WHAT THIS TASK INVOLVES = Emit a verbatim copy of the lines running from the line with "cad_parts[obj.name] = obj" through the end of the material below.

--*--

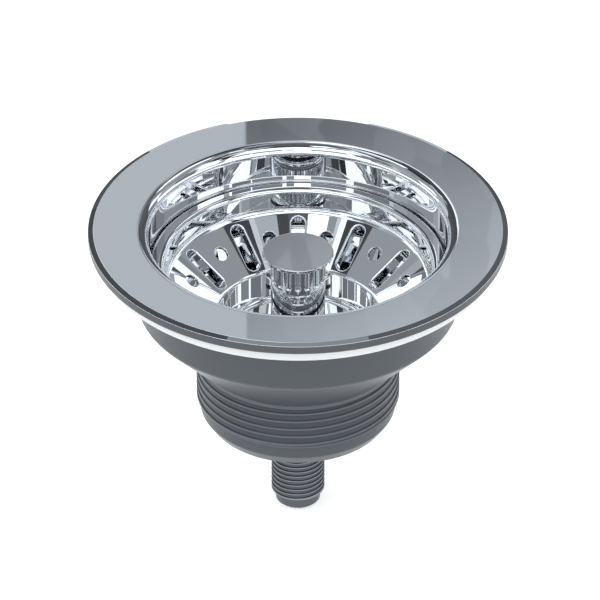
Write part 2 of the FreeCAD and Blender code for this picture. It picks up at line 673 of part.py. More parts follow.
def make_stem_trim():
    """Make the clip in the stem's groove and the washer under its head."""
    Turned("stem_clip", {
        "inside foot": ("clipGrooveRadius", "clipFootLevel"),
        "outside foot": ("clipRadius", "clipFootLevel"),
        "outside top": ("clipRadius", "postNutFootLevel"),
        "inside top": ("clipGrooveRadius", "postNutFootLevel"),
    }, driving("clipSweep"))
    make_ring("head_washer", "stemBoreRadius", "stemHeadRadius", "chamberFloorLevel", "headFootLevel")


def make_ring(name, inside, outside, foot, top):
    """Make a plain ring between two radii and two levels."""
    return Turned(name, {
        "inside foot": (inside, foot),
        "outside foot": (outside, foot),
        "outside top": (outside, top),
        "inside top": (inside, top),
    })


# Hexagon nuts with chamfered corners
def make_nut(name, hole, wall, height, foot):
    """Make a nut from its bore, its thinnest wall, its height and its foot's level."""
    body = new_body(name)
    sketch = new_sketch(body, "Hexagon", "XY_Plane")
    bind(sketch, "AttachmentOffset.Base.z", foot)
    half = f"({hole} + {wall})"
    corner = f"{half} * 2 / sqrt(3)"
    draw_outline(sketch, [
        ("0", corner), ("-" + half, f"{corner} / 2"), ("-" + half, f"-{corner} / 2"),
        ("0", "-" + corner), (half, f"-{corner} / 2"), (half, f"{corner} / 2")])
    draw_circle(sketch, hole)
    raise_up(body, sketch, "HexagonPad", height)
    for level, inward in ((f"{foot} + {height}", "-"), (foot, "+")):
        sketch = new_sketch(body, "CornerCut", "XZ_Plane")
        draw_outline(sketch, [
            (f"{corner} - nutChamferWidth", level),
            (f"{corner} + nutChamferWidth", level),
            (f"{corner} + nutChamferWidth", f"{level} {inward} nutChamferDrop * 2")])
        turn_out(body, sketch, "CornerGroove", "V_Axis")


# Cross that holds the spigot in the middle of the outlet
def make_outlet_cross():
    part = Turned("outlet_cross", {
        "inside foot": ("outletRadius - crossFit - crossWall", "crossFootLevel"),
        "outside foot": ("outletRadius - crossFit", "crossFootLevel"),
        "outside top": ("outletRadius - crossFit", "lipFootLevel"),
        "inside top": ("outletRadius - crossFit - crossWall", "lipFootLevel"),
    })
    body = part.body
    bar = new_sketch(body, "Bar", "XY_Plane", DIAGONAL)
    bind(bar, "AttachmentOffset.Base.z", "hubFootLevel")
    reach = "outletRadius - crossFit - crossWall / 2"
    draw_outline(bar, [
        (f"-({reach})", "-armWidth / 2"), (reach, "-armWidth / 2"),
        (reach, "armWidth / 2"), (f"-({reach})", "armWidth / 2")])
    bars = raise_up(body, bar, "BarPad", "hubHeight")
    repeat_about_axis(body, [bars], "armCount", f"{HALF_TURN} * (armCount - 1) / armCount")
    hub = new_sketch(body, "Hub", "XY_Plane")
    bind(hub, "AttachmentOffset.Base.z", "hubFootLevel")
    draw_circle(hub, "hubRadius")
    raise_up(body, hub, "HubPad", "hubHeight")
    bore = new_sketch(body, "HubBore", "XY_Plane")
    draw_circle(bore, "hubBoreRadius")
    cut_down(body, bore, "HubBoreCut")


# Spring ring with two lugs that keeps the cross in the outlet
def make_retaining_ring():
    part = make_ring("cross_retaining_ring", "ringOuterRadius - ringWidth", "ringOuterRadius",
                     "ringFootLevel", "crossFootLevel")
    body = part.body
    lugs = new_sketch(body, "Lugs", "XY_Plane", -DIAGONAL)
    bind(lugs, "AttachmentOffset.Base.z", "ringFootLevel")
    for side in ("", "-"):
        draw_circle(lugs, "ringLugRadius", f"{side}(ringOpening / 2 + ringLugRadius)",
                    "ringOuterRadius - ringWidth - ringLugRadius / 2")
    raise_up(body, lugs, "LugPad", "ringThickness")
    cuts = new_sketch(body, "OpeningAndHoles", "XY_Plane", -DIAGONAL)
    draw_outline(cuts, [
        ("-ringOpening / 2", "outletRadius / 2"), ("ringOpening / 2", "outletRadius / 2"),
        ("ringOpening / 2", "ringOuterRadius + ringWidth"), ("-ringOpening / 2", "ringOuterRadius + ringWidth")])
    for side in ("", "-"):
        draw_circle(cuts, "ringLugHole", f"{side}(ringOpening / 2 + ringLugRadius)",
                    "ringOuterRadius - ringWidth - ringLugRadius / 2")
    cut_down(body, cuts, "OpeningAndHolesCut")


# Hollow threaded spigot in the cross, with the bush that guides the stem
def make_threaded_spigot():
    part = Turned("threaded_spigot", {
        "socket top": ("bushRadius", "collarTopLevel"),
        "collar top": ("collarRadius", "collarTopLevel"),
        "collar foot": ("collarRadius", "hubTopLevel"),
        "shank top": ("shankRadius", "hubTopLevel"),
        "shank foot": ("shankRadius", "spigotNutFootLevel"),
        "thread top": ("spigotRadius", "spigotNutFootLevel"),
        "thread end": ("spigotRadius", "spigotThreadEnd"),
        "pilot root": ("pilotRadius", "spigotThreadEnd"),
        "pilot foot": ("pilotRadius", "spigotFootLevel"),
        "centre foot": ("0", "spigotFootLevel"),
        "bore floor centre": ("0", "spigotFootLevel + spigotFloor"),
        "bore floor": ("spigotBoreRadius", "spigotFootLevel + spigotFloor"),
        "bore top": ("spigotBoreRadius", "detentFootLevel"),
        "socket foot": ("bushRadius", "detentFootLevel"),
    })
    part.chamfer("pilotChamfer", "thread end", "pilot foot", "collar top")
    make_ring("stem_bush", "stemBoreRadius", "bushRadius", "bushFootLevel", "collarTopLevel")
    make_ring("spigot_washer", "hubBoreRadius", "hubRadius", "spigotNutTopLevel", "hubFootLevel")


def make_detent_ring():
    """Make the rubber ring that grips the stem."""
    ring = doc.addObject("Part::Torus", "detent_ring")
    ring.Label = "detent_ring"
    bind(ring, "Radius1", "detentCircle")
    bind(ring, "Radius2", "detentThickness / 2")
    bind(ring, "Placement.Base.z", "detentLevel")
    nodes.append(ring)


def check_and_write():
    """Check every object and every node, then write one STEP file to a node."""
    doc.recompute()
    for item in doc.Objects:
        if {"Invalid", "Error"} & set(item.State):
            raise RuntimeError(f"{item.Label} failed: {item.State}")
    for node in nodes:
        shape = node.Shape
        if shape.isNull() or not shape.isValid() or len(shape.Solids) != 1:
            raise RuntimeError(f"{node.Label} is not one valid solid")
    os.makedirs("parts", exist_ok=True)
    for node in nodes:
        node.Shape.exportStep(f"parts/{node.Label}.step")
        print(f"{node.Label}: {node.Shape.Volume:.1f} mm3")


make_sheet()
make_drain_body()
make_flange_gasket()
make_strainer_basket()
make_grip_post()
make_knob_cap()
make_stopper()
make_nut("post_nut", "tailRadius", "postNutWall", "postNutHeight", "postNutFootLevel")
make_stem()
make_stem_trim()
make_outlet_cross()
make_retaining_ring()
make_threaded_spigot()
make_detent_ring()
make_nut("spigot_nut", "shankRadius", "spigotNutWall", "spigotNutHeight", "spigotNutFootLevel")
check_and_write()
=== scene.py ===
"""The looks of a basket strainer drain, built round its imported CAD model.

The sizes of pieces are millimetres and those of the studio metres. The drain's axis is Z, with +Z up, and the
sink's face is at level 0.
"""

import logging
import math
from dataclasses import dataclass, field
from enum import Enum

import bpy
import numpy as np
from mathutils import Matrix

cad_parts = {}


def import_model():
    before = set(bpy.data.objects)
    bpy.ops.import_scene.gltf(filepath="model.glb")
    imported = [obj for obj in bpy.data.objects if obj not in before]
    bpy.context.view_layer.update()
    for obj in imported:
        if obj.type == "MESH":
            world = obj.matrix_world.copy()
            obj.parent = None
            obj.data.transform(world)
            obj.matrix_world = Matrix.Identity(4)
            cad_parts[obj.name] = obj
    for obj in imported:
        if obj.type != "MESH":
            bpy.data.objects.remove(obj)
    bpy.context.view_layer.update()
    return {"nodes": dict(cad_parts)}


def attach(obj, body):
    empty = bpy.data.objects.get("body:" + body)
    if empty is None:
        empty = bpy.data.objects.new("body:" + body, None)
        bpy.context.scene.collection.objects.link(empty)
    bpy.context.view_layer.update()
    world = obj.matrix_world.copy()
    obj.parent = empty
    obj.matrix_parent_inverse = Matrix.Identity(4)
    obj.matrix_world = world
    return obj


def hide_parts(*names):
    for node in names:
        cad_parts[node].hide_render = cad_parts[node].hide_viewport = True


# A millimetre in metres
MM = 0.001
# Points of a mesh that are closer than this, in metres, become one
WELD = 1e-7
# A straight of an outline that is shorter than this, in millimetres, is left out
SHORTEST = 1e-7
DEGREES = math.degrees(1)

Array = np.ndarray
Colour = tuple[float, float, float]
Place = tuple[float, float, float]
Socket = bpy.types.NodeSocket
CHROME: Colour = (0.895, 0.90, 0.905)
FINE_GRAIN = {"relief": 0.15, "relief_height": 0.00001, "scale": 900}

log = logging.getLogger("sink_drain")


class Tone(Enum):
    """The finish of a side of a turned piece, as the number of its material on the mesh."""

    SHOWN = 0
    # The outside's dull plating; on the flange's chrome rim side it is a painted dark reflection
    HIDDEN = 1
    THREAD = 2


class Ray(Enum):
    """A kind of ray that the studio answers, as the name of its output on the light path."""

    CAMERA = "Is Camera Ray"
    GLOSSY = "Is Glossy Ray"
    TRANSMISSION = "Is Transmission Ray"


# Surfaces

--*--

RESPONSE TO THE EXERCISE =
            cad_parts[obj.name] = obj
    for obj in imported:
        if obj.type != "MESH":
            bpy.data.objects.remove(obj)
    bpy.context.view_layer.update()
    return {"nodes": dict(cad_parts)}


def attach(obj, body):
    empty = bpy.data.objects.get("body:" + body)
    if empty is None:
        empty = bpy.data.objects.new("body:" + body, None)
        bpy.context.scene.collection.objects.link(empty)
    bpy.context.view_layer.update()
    world = obj.matrix_world.copy()
    obj.parent = empty
    obj.matrix_parent_inverse = Matrix.Identity(4)
    obj.matrix_world = world
    return obj


def hide_parts(*names):
    for node in names:
        cad_parts[node].hide_render = cad_parts[node].hide_viewport = True


# A millimetre in metres
MM = 0.001
# Points of a mesh that are closer than this, in metres, become one
WELD = 1e-7
# A straight of an outline that is shorter than this, in millimetres, is left out
SHORTEST = 1e-7
DEGREES = math.degrees(1)

Array = np.ndarray
Colour = tuple[float, float, float]
Place = tuple[float, float, float]
Socket = bpy.types.NodeSocket
CHROME: Colour = (0.895, 0.90, 0.905)
FINE_GRAIN = {"relief": 0.15, "relief_height": 0.00001, "scale": 900}

log = logging.getLogger("sink_drain")


class Tone(Enum):
    """The finish of a side of a turned piece, as the number of its material on the mesh."""

    SHOWN = 0
    # The outside's dull plating; on the flange's chrome rim side it is a painted dark reflection
    HIDDEN = 1
    THREAD = 2


class Ray(Enum):
    """A kind of ray that the studio answers, as the name of its output on the light path."""

    CAMERA = "Is Camera Ray"
    GLOSSY = "Is Glossy Ray"
    TRANSMISSION = "Is Transmission Ray"


# Surfaces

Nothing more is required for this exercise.